O marido e as filhas – o Zé, a Mariana e a Carolina — querem acreditar que sim, que ela, por vezes, parece reagir a estímulos sonoros ou visuais. Mas será só muita vontade de querer acreditar porque nenhum dos testes feitos ao longo destes quase cinco anos o confirmaram.
Também não sabemos se sente dor e se aquele corpo, subtraído do que nos faz gente, dispõe de algum conforto dentro das circunstâncias.
Mas há uma dúvida que custa ainda mais a gerir: será que a Fátima tem consciência, ainda que leve ou intermitente, da sua condição? Apesar de não conseguir comunicar connosco por nenhum meio, ela sabe em que estado está? E sofre com isso? Não temos uma resposta, nenhum médico nos consegue dar certezas. E às vezes até gostávamos de ser tranquilizados por uma daquelas chamadas “mentiras brancas”.
Como é natural, com um caso destes na família temos acompanhado com especial interesse o debate em curso sobre a eutanásia.
Não que o caso da Fátima pudesse alguma vez enquadrar-se nessa situação, é preciso que isso fique já claro.
O assunto já tem complexidade suficiente, dispensando ideias erradas. Nenhuma das propostas legislativas sobre a eutanásia que o Parlamento vai apreciar se poderia aplicar à Fátima. Por uma razão: todas elas exigem, sem margem para dúvidas ou excepções, que a decisão de antecipação da morte seja tomada pelo doente que, para isso, deve estar consciente e na plena posse das suas capacidades.
E a Fátima não está. Nessa condição, ninguém poderá decidir por ela – e bem, por todas as questões que isso poderia levantar.
Também a lei do testamento vital não se lhe poderia aplicar. A minha irmã não tem qualquer mecanismo de suporte para a manter funcionalmente em vida. Não está, como costuma dizer-se, “ligada à máquina”.
Nem se coloca a opção de deixar de receber tratamentos, porque os cuidados que requer são os básicos de alimentação, higiene, alguma fisioterapia para estimular os músculos e tratamentos simples para pequenas infecções ou constipações que apareçam.
Por isso, qualquer opção que a Fátima pudesse ter feito na elaboração do seu testamento vital não lhe seria agora aplicável – e confesso que nem sei se a lei entrou em vigor antes da sua e da nossa tragédia.
Mas independentemente das molduras e possibilidades dadas pela lei, em vigor ou em discussão, há nestas matérias uma questão que ocupa o centro do debate: devemos ter a liberdade de antecipar a nossa morte verificadas situações muito particulares? Se sim, como é que o Estado garante o exercício dessa liberdade?
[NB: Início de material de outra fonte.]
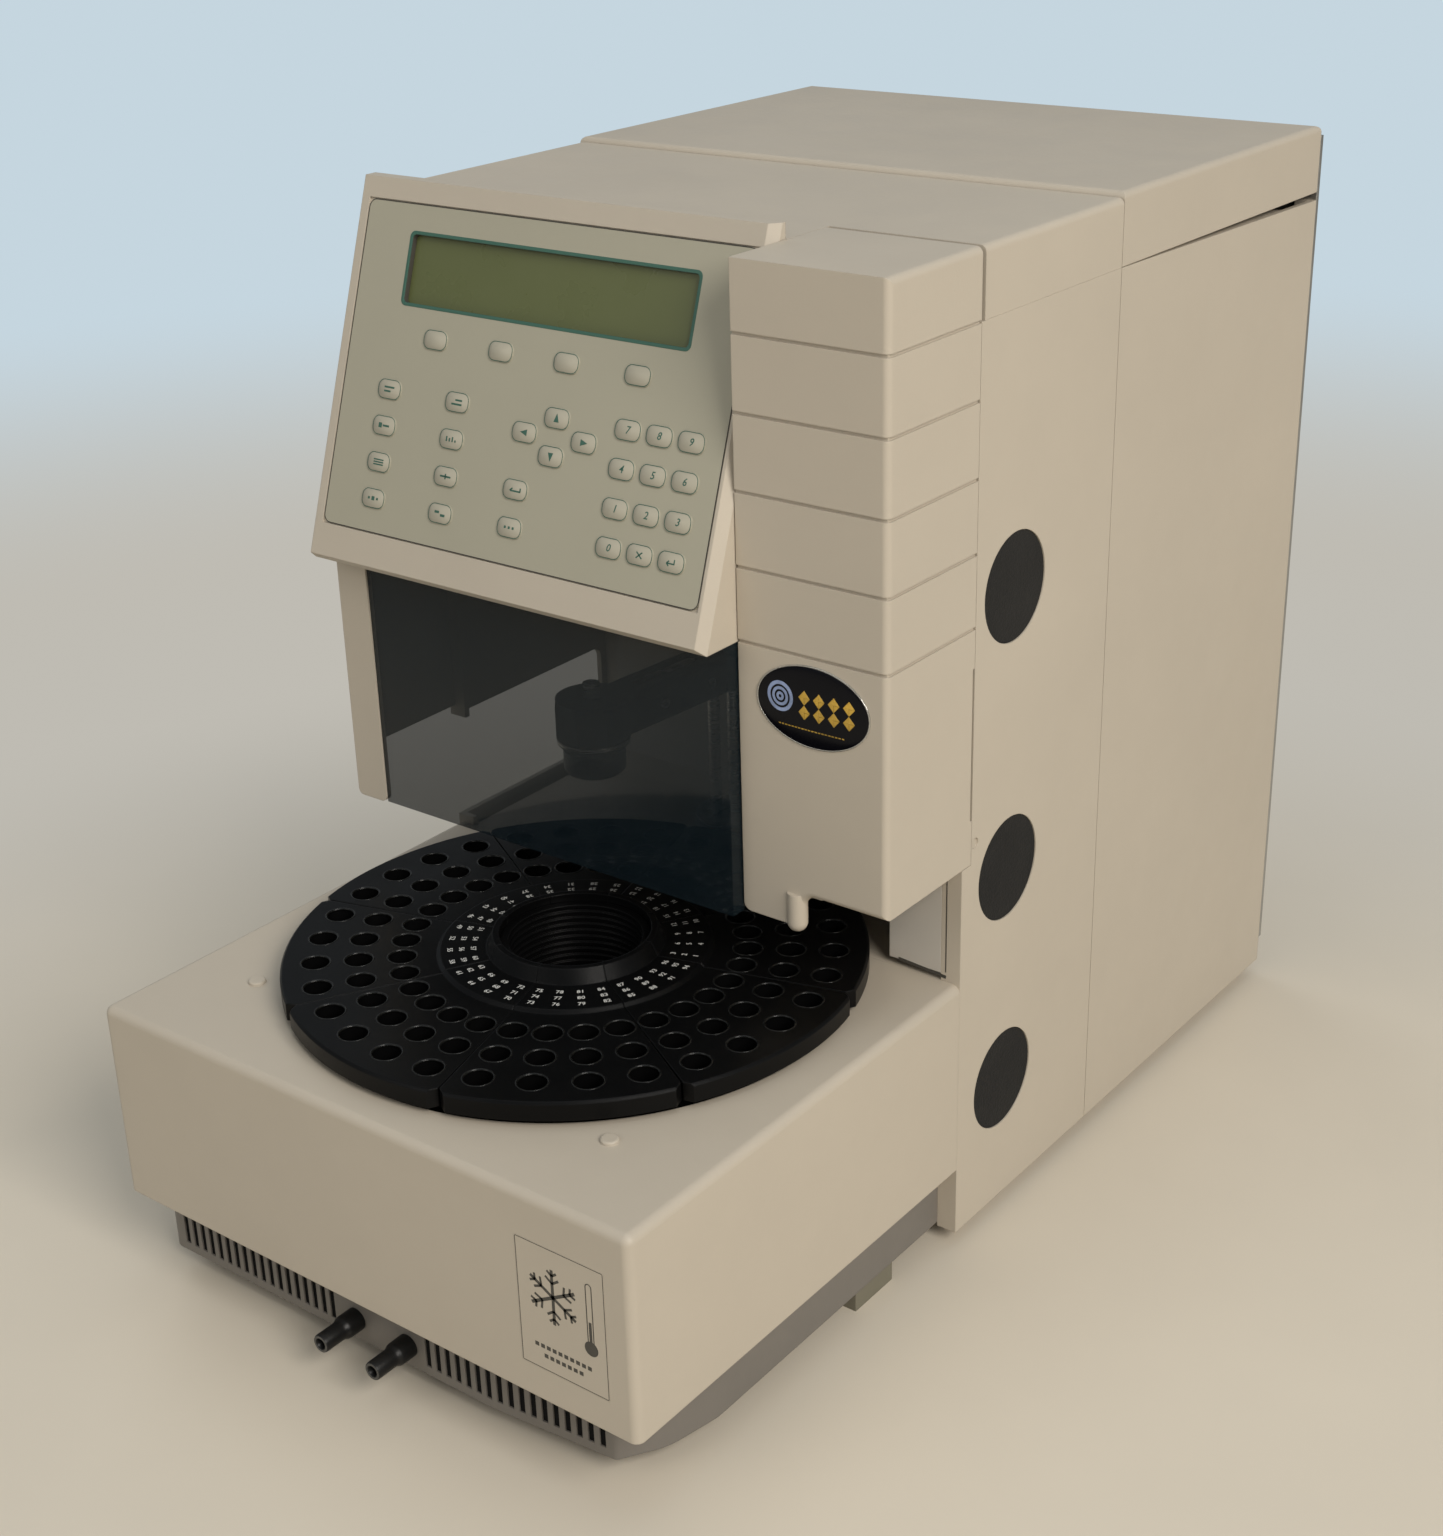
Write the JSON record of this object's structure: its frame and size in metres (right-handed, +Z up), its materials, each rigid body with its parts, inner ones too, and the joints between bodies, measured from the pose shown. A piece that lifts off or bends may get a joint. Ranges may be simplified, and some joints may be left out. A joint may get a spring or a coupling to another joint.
{
  "type": "bench autosampler",
  "caption": "Bench autosampler: a turning vial tray in a low front housing, a needle arm behind a smoked window, a tilted keypad head and a side column.",
  "frame": {"origin": "centre of the footprint, on the bench under the rubber feet", "axes": "+Z up, +Y from the tray's front to the back panel, +X to the right as the keypad is read"},
  "size_m": [0.3, 0.561, 0.467],
  "materials": {
    "beige_shell": "fine satin texture",
    "beige_moulding": "fine satin texture",
    "base_grey": "matt moulded",
    "overlay": "fine matt film",
    "display": "smooth",
    "smoked_window": "polished",
    "tray_black": "satin moulded",
    "mechanism_black": "matt moulded",
    "vent_foam": "open foam",
    "motor": "satin",
    "steel": "brushed",
    "aluminium": "milled",
    "sheet_steel": "passivated sheet",
    "grey_sheet": "satin",
    "rubber": "matt",
    "white_polymer": "smooth",
    "insulation": "closed foam",
    "barrel_glass": "clear",
    "board_green": "varnished",
    "connector_black": "matt moulded"
  },
  "bodies": {
    "chassis": {"base_pan": "base_grey", "bench_feet": "rubber", "hose_nozzles": "connector_black", "tray_housing": "beige_moulding", "deck_plate": "beige_shell", "cooling_well": "aluminium", "well_foam": "insulation", "well_stand": "aluminium", "spindle_bearing": "steel", "cooling_modules": "white_polymer", "heat_sink": "aluminium", "fan_frames": "mechanism_black", "tray_motor": "motor", "swing_motor": "motor", "wash_port": "white_polymer", "keypad_head": "beige_moulding", "keypad_membrane": "overlay", "display_module": "display", "keypad_board": "board_green", "left_cheek": "beige_moulding", "front_window": "smoked_window", "right_front_panel": "beige_shell", "left_front_panel": "beige_shell", "right_rear_panel": "beige_shell", "left_rear_panel": "beige_shell", "vent_discs": "vent_foam", "front_top_cover": "beige_moulding", "column_plate": "grey_sheet", "syringe_barrel": "barrel_glass", "syringe_motor": "motor", "selector_body": "white_polymer", "valve_stator": "steel", "valve_motors": "motor", "bulkhead": "grey_sheet", "power_supply": "sheet_steel", "main_board": "board_green", "rear_panel": "sheet_steel", "power_inlet": "connector_black", "signal_connectors": "connector_black", "panel_screws": "steel"},
    "carousel": {"turntable": "tray_black", "vial_segments": "tray_black", "spindle_gear": "steel"},
    "pinion": {"tray_pinion": "steel"},
    "tower": {"needle_tower": "steel", "lift_motor": "motor"},
    "lift_screw": {"lift_screw": "steel"},
    "arm": {"needle_arm": "mechanism_black", "needle": "steel", "foot_spring": "steel"},
    "foot": {"needle_foot": "mechanism_black"},
    "plunger": {"syringe_plunger": "steel"},
    "syringe_screw": {"syringe_screw": "steel"},
    "selector": {"selector_rotor": "white_polymer"},
    "injector": {"valve_rotor": "steel"},
    "column": {"column_cover": "beige_moulding"},
    "lid": {"rear_lid": "beige_shell"},
    "cooling_fan": {"cooling_fan_rotor": "mechanism_black"},
    "rear_fan": {"rear_fan_rotor": "mechanism_black"},
    "rocker": {"power_rocker": "connector_black"}
  },
  "joints": [
    {"name": "carousel_spin", "type": "hinge", "parent": "chassis", "child": "carousel", "pos_m": [0, -0.1245, 0.112], "axis": [0, 0, 1], "continuous": true},
    {"name": "pinion_spin", "type": "hinge", "parent": "chassis", "child": "pinion", "pos_m": [0, -0.07035, 0.057], "axis": [0, 0, 1], "continuous": true},
    {"name": "needle_swing", "type": "hinge", "parent": "chassis", "child": "tower", "pos_m": [-0.032, 0.036, 0.1387], "axis": [0, 0, 1], "range_deg": [0, 77]},
    {"name": "needle_lift", "type": "slide", "parent": "tower", "child": "arm", "axis": [0, 0, -1], "range_m": [0, 0.062]},
    {"name": "foot_slide", "type": "slide", "parent": "arm", "child": "foot", "axis": [0, 0, 1], "range_m": [0, 0.0187], "deforming": ["foot_spring"]},
    {"name": "lift_screw_turn", "type": "hinge", "parent": "tower", "child": "lift_screw", "pos_m": [-0.032, 0.036, 0.1407], "axis": [0, 0, 1], "range_deg": [0, 2234]},
    {"name": "syringe_draw", "type": "slide", "parent": "chassis", "child": "plunger", "axis": [0, 0, -1], "range_m": [0, 0.06]},
    {"name": "syringe_screw_turn", "type": "hinge", "parent": "chassis", "child": "syringe_screw", "pos_m": [0.095, -0.055, 0.216], "axis": [0, 0, 1], "range_deg": [0, 2702]},
    {"name": "selector_turn", "type": "hinge", "parent": "chassis", "child": "selector", "pos_m": [0.095, -0.061, 0.412], "axis": [0, 1, 0], "range_deg": [-90, 90]},
    {"name": "injector_turn", "type": "hinge", "parent": "chassis", "child": "injector", "pos_m": [0.127, -0.068, 0.25], "axis": [0, 1, 0], "range_deg": [0, 60]},
    {"name": "column_slide", "type": "slide", "parent": "chassis", "child": "column", "axis": [0, -1, 0], "range_m": [0, 0.07]},
    {"name": "lid_lift", "type": "slide", "parent": "chassis", "child": "lid", "axis": [0, 0, 1], "range_m": [0, 0.06]},
    {"name": "cooling_fan_spin", "type": "hinge", "parent": "chassis", "child": "cooling_fan", "pos_m": [0, -0.209, 0.016], "axis": [0, 0, 1], "continuous": true},
    {"name": "rear_fan_spin", "type": "hinge", "parent": "chassis", "child": "rear_fan", "pos_m": [-0.07, 0.271, 0.33], "axis": [0, 1, 0], "continuous": true},
    {"name": "rocker_tip", "type": "hinge", "parent": "chassis", "child": "rocker", "pos_m": [0.112, 0.2745, 0.075], "axis": [-1, 0, 0], "range_deg": [0, 8]}
  ],
  "couplings": [
    {"joint": "pinion_spin", "follows": "carousel_spin", "ratio": -5},
    {"joint": "foot_slide", "follows": "needle_lift", "ratio": 0.3},
    {"joint": "lift_screw_turn", "follows": "needle_lift", "rad_per_m": 628.32},
    {"joint": "syringe_screw_turn", "follows": "syringe_draw", "rad_per_m": 785.4}
  ]
}
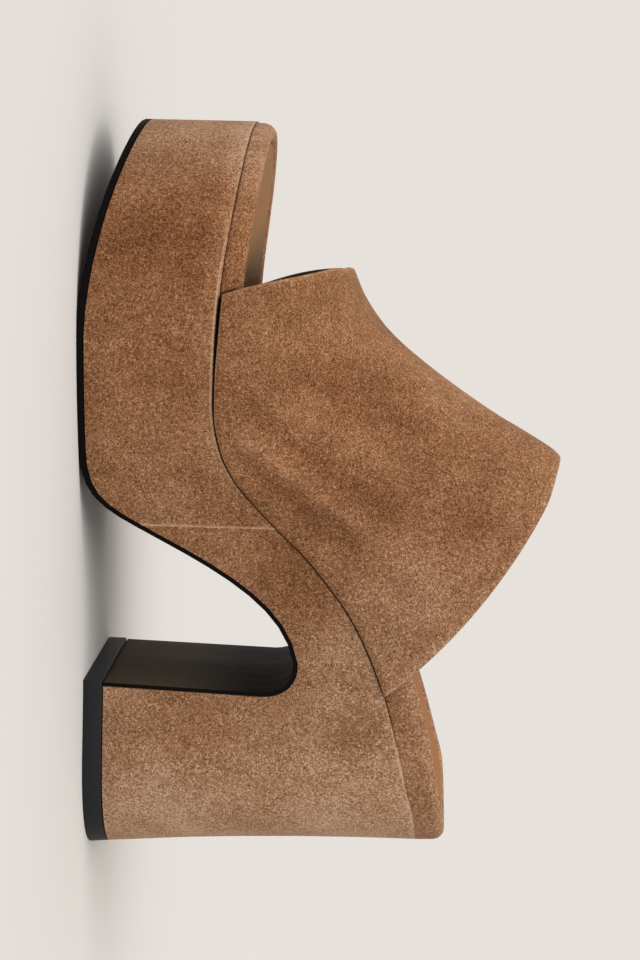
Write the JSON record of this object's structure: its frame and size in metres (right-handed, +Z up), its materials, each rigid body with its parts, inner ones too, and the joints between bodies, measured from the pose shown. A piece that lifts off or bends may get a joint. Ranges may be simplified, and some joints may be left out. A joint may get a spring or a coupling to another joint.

Não preciso, como se entende, de sair da família mais próxima para ter a resposta cristalina a estas questões. Repito que o caso da minha irmã não seria elegível para uma situação de eutanásia nem para uma opção de cessação de tratamentos no âmbito do testamento vital.
Mas isso não impede que o dilema de fundo se coloque de igual forma ou até de forma mais dramática.
Nenhum de nós, na família, tem a mínima dúvida de que, se pudesse ser ouvida e a lei o permitisse, a Fátima escolheria a eutanásia. Por ela e por nós.
Nas famílias estas coisas vão sendo conversadas, colocando-se em cenários hipotéticos daqueles que esperamos sempre que nunca calhem aos que nos são mais queridos.
Também não temos dúvidas de que ela haveria de querer participar activamente no debate, discutindo e dando a sua opinião nos fóruns próprios.
Também sei que se essa era a sua firme vontade, a nossa seria sempre fazê-la cumprir.
Ela fá-lo-ia, em parte, para nos libertar do seu corpo. E nós iríamos cumprir para a libertar do seu corpo.
Porque ninguém pode ser condenado a ficar aprisionado no seu próprio corpo quando já nada mais existe.
E é isso que a Fátima é, uma prisioneira forçada do seu corpo. É assim há cinco anos e assim poderá permanecer muitos mais. Não sabemos quantos.
Por mais que nos queiramos iludir, aquela já não é a nossa Fátima, que nunca se resumiu a um corpo e às suas funções vitais.
É também em nome dela e de todas as Fátimas futuras que a lei deve ser mudada para permitir que, em circunstâncias bem definidas e de forma regulada, cada um possa escolher libertar-se do seu corpo. Ou não, de acordo com a sua vontade.